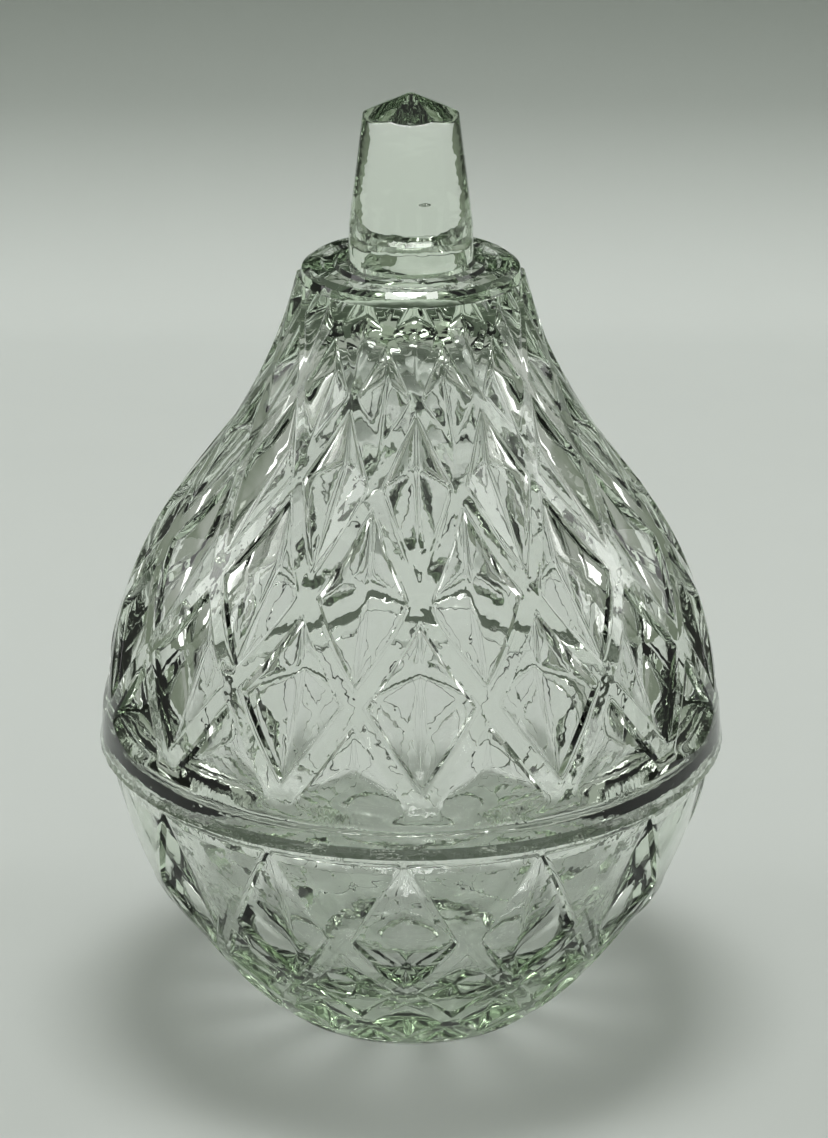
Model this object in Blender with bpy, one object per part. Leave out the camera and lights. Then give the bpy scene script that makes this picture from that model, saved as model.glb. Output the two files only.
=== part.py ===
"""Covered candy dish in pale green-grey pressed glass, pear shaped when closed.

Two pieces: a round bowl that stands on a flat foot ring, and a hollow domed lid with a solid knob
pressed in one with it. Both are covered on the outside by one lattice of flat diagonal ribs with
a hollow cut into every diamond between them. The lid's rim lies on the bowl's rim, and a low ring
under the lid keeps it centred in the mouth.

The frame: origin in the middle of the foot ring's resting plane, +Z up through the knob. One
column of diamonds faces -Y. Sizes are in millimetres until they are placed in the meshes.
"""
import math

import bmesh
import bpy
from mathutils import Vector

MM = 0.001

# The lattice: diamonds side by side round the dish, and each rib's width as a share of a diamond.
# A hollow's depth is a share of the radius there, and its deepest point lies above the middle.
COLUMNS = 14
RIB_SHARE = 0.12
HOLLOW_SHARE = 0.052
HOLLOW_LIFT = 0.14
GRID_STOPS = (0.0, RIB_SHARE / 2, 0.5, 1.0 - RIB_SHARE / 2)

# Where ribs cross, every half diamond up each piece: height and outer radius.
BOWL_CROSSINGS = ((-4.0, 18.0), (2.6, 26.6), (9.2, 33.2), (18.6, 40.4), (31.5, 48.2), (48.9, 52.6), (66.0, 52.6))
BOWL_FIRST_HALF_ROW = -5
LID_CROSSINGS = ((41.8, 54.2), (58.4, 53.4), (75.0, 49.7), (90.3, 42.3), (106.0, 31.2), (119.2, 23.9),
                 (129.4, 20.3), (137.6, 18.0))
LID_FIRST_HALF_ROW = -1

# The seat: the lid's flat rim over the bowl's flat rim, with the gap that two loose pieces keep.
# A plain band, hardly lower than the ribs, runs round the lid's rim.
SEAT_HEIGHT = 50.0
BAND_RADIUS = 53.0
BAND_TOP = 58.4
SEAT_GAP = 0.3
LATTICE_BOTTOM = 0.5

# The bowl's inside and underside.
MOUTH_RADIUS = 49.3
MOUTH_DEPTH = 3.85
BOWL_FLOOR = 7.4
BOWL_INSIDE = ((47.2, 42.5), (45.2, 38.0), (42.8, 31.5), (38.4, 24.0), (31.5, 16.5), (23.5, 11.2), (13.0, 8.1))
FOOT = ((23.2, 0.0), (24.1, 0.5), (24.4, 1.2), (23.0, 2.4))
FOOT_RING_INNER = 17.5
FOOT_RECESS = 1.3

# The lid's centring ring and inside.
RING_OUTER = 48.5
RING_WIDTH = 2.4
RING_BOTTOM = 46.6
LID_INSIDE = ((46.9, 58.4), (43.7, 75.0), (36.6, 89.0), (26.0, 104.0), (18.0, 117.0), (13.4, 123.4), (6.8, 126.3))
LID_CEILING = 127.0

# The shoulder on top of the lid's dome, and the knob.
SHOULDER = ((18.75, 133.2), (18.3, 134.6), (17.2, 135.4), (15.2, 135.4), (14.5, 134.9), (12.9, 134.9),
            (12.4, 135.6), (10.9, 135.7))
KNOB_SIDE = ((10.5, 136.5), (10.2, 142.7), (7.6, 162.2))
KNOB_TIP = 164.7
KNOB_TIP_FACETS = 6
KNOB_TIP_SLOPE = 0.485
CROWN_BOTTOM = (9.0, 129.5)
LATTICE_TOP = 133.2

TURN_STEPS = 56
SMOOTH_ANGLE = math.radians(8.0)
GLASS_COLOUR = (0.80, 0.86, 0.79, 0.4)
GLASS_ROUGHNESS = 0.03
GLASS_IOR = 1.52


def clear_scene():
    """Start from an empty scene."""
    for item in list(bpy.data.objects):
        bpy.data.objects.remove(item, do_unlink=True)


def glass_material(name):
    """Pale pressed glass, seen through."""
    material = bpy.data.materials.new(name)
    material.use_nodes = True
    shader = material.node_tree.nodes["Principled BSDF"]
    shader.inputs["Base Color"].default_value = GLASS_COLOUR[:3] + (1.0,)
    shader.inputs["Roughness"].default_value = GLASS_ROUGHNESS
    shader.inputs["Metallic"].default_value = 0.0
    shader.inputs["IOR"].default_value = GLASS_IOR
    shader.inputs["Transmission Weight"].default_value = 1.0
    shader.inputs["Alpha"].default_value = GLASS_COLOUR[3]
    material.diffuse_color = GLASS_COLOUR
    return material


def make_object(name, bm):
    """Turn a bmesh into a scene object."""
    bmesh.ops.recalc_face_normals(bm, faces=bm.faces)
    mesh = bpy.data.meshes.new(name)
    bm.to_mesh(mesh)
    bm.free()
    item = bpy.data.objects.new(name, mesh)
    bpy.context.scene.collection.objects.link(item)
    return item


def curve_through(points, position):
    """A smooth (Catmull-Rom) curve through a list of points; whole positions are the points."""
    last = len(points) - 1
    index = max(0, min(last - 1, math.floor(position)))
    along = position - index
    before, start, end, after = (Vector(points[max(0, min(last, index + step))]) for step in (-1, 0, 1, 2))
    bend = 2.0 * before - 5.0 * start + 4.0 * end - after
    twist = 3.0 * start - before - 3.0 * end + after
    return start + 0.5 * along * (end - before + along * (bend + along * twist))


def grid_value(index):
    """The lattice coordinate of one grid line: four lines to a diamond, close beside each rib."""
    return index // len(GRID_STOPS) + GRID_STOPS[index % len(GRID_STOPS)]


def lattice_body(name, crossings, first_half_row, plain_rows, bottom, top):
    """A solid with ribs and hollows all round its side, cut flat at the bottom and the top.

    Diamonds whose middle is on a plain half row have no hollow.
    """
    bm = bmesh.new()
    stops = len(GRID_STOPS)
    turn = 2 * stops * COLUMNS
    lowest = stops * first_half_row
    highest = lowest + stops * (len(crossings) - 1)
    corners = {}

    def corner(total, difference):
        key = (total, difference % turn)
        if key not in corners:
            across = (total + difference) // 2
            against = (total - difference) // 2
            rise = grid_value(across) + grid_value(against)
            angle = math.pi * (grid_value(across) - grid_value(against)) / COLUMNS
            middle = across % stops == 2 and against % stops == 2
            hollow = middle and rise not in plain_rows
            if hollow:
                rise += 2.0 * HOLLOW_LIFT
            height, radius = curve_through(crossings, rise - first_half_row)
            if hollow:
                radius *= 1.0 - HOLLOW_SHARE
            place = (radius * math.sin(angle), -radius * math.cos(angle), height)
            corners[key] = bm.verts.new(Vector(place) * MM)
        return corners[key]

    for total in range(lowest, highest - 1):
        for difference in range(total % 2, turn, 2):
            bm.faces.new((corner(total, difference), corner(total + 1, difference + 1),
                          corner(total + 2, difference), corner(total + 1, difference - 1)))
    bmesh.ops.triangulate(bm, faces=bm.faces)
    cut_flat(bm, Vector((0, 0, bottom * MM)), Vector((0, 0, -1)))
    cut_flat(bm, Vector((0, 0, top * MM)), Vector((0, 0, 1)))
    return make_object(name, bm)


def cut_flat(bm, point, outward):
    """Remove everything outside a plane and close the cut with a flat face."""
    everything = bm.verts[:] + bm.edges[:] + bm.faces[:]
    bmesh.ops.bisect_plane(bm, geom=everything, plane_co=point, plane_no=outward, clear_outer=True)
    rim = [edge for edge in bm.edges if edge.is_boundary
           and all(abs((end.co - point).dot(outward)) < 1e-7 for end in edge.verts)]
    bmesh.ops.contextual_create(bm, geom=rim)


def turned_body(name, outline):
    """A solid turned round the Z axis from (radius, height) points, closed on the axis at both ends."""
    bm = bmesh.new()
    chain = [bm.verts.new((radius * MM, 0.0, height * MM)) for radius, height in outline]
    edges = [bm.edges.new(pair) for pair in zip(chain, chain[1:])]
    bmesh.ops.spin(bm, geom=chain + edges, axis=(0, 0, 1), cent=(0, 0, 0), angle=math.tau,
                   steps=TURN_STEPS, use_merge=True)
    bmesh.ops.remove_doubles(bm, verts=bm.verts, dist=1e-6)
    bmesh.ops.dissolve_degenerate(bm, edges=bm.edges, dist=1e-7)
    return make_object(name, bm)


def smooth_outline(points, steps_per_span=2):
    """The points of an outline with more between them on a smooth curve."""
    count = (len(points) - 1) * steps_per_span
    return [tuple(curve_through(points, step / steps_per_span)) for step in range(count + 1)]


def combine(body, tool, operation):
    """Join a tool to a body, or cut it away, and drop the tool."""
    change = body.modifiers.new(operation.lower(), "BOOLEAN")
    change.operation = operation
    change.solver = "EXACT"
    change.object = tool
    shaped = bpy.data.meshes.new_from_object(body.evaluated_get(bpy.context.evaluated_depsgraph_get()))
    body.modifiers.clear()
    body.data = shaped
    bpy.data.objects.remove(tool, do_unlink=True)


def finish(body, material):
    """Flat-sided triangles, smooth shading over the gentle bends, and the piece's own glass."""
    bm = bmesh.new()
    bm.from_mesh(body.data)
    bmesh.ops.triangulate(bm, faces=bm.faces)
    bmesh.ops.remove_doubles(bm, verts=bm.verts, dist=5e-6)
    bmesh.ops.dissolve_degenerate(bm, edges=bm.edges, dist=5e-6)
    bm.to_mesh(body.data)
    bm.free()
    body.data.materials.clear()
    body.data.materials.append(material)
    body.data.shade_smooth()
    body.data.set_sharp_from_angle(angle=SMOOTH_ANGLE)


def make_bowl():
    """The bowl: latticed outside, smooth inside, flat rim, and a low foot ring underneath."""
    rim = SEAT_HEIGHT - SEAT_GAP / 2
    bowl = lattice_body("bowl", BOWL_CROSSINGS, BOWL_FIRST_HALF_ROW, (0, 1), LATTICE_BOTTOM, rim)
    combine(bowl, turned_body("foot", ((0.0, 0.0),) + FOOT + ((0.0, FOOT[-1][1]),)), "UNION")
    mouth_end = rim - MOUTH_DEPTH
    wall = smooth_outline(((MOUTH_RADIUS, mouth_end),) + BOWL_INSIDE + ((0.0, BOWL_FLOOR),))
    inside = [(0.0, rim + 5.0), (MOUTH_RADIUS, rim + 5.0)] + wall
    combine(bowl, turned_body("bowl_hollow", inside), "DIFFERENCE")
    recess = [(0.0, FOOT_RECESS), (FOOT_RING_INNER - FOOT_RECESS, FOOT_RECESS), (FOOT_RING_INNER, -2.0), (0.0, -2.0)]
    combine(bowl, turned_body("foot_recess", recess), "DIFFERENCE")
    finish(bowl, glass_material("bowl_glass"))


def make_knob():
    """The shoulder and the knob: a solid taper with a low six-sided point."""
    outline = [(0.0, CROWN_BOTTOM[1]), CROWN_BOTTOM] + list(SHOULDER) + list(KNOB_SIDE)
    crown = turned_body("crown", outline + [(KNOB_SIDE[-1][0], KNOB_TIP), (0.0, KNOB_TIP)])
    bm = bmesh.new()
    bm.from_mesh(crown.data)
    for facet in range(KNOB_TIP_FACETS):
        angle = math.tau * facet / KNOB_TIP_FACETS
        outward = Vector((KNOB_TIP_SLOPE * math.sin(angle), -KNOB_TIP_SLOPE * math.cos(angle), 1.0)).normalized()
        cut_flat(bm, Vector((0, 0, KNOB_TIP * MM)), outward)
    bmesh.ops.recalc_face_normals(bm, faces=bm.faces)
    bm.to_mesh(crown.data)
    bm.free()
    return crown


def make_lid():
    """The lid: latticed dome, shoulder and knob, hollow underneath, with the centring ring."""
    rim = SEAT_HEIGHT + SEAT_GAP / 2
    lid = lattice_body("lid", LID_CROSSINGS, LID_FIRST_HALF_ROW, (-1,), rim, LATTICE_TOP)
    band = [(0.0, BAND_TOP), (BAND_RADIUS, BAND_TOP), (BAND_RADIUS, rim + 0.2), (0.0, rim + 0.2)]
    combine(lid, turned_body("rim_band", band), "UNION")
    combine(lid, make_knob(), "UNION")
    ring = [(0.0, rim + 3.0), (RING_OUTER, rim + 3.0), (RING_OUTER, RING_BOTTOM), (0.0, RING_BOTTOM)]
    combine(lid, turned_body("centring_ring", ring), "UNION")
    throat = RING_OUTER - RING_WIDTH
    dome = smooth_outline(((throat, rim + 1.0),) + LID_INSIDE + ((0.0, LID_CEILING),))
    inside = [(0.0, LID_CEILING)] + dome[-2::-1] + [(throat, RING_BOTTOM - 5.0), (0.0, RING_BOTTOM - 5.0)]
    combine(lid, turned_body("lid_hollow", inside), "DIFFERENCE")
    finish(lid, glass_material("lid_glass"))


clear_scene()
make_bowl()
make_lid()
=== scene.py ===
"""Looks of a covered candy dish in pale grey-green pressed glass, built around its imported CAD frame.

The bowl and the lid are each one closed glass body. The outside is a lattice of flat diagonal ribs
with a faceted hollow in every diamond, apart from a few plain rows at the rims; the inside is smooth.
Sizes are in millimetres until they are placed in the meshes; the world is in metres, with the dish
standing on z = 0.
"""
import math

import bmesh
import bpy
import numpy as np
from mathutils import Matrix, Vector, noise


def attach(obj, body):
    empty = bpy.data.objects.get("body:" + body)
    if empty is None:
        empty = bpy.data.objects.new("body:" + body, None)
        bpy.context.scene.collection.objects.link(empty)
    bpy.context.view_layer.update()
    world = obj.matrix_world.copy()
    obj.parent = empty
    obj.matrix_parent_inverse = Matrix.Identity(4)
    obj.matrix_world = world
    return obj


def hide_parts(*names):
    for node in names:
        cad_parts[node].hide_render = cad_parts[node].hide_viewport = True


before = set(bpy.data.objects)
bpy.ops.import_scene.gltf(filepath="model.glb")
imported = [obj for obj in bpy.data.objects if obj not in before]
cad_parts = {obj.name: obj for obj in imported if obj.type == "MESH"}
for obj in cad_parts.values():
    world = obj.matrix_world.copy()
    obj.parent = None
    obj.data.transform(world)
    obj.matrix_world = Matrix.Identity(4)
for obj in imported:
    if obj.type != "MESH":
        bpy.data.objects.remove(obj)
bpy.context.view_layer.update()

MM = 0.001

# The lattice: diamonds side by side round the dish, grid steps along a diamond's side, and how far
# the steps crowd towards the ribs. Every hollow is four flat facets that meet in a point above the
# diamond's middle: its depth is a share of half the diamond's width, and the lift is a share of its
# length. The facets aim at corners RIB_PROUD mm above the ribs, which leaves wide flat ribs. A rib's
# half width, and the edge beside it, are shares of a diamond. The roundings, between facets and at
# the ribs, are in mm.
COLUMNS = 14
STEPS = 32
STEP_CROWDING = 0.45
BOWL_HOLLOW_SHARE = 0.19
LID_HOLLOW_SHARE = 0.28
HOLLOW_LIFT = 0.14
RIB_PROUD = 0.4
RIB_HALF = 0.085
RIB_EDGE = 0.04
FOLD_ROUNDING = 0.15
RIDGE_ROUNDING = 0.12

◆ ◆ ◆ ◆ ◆

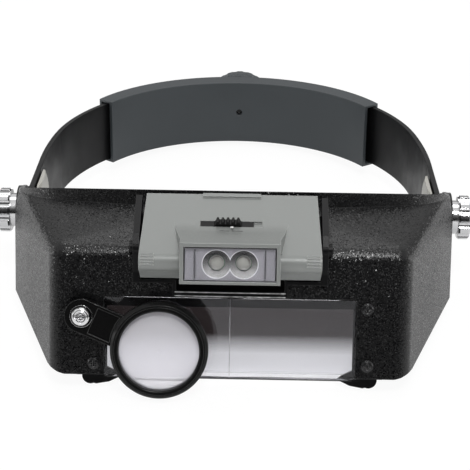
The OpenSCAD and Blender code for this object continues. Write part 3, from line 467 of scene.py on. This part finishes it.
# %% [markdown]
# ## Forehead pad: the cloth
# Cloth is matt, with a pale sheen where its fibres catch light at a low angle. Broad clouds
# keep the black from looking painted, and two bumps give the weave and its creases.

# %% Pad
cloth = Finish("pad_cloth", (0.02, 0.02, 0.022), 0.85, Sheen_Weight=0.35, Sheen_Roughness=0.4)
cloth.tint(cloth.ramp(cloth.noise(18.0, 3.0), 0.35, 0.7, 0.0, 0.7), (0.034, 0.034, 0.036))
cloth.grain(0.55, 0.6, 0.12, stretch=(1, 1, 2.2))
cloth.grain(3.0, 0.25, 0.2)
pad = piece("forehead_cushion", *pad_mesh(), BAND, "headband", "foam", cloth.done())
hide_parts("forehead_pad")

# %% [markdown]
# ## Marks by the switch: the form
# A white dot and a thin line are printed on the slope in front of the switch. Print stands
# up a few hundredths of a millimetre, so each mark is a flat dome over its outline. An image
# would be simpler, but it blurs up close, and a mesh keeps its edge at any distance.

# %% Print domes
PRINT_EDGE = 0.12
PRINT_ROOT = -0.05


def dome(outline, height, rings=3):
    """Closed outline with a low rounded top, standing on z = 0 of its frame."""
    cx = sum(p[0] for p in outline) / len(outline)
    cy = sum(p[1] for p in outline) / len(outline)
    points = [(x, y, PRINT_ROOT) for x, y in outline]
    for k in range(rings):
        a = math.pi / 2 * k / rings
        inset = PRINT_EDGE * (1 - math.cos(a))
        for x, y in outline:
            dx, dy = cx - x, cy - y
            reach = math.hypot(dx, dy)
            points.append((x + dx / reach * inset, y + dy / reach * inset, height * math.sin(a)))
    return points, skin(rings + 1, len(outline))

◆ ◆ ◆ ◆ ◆

WHAT NEEDS TO BE DONE:
Exact duplication is required for the lines above, from the line that contains "inside = [(0.0, LID_CEILING)]" to the line that contains "imported CAD frame.", inclusive; omit all others.

RESPONSE TO THE TASK:
    inside = [(0.0, LID_CEILING)] + dome[-2::-1] + [(throat, RING_BOTTOM - 5.0), (0.0, RING_BOTTOM - 5.0)]
    combine(lid, turned_body("lid_hollow", inside), "DIFFERENCE")
    finish(lid, glass_material("lid_glass"))


clear_scene()
make_bowl()
make_lid()
=== scene.py ===
"""Looks of a covered candy dish in pale grey-green pressed glass, built around its imported CAD frame.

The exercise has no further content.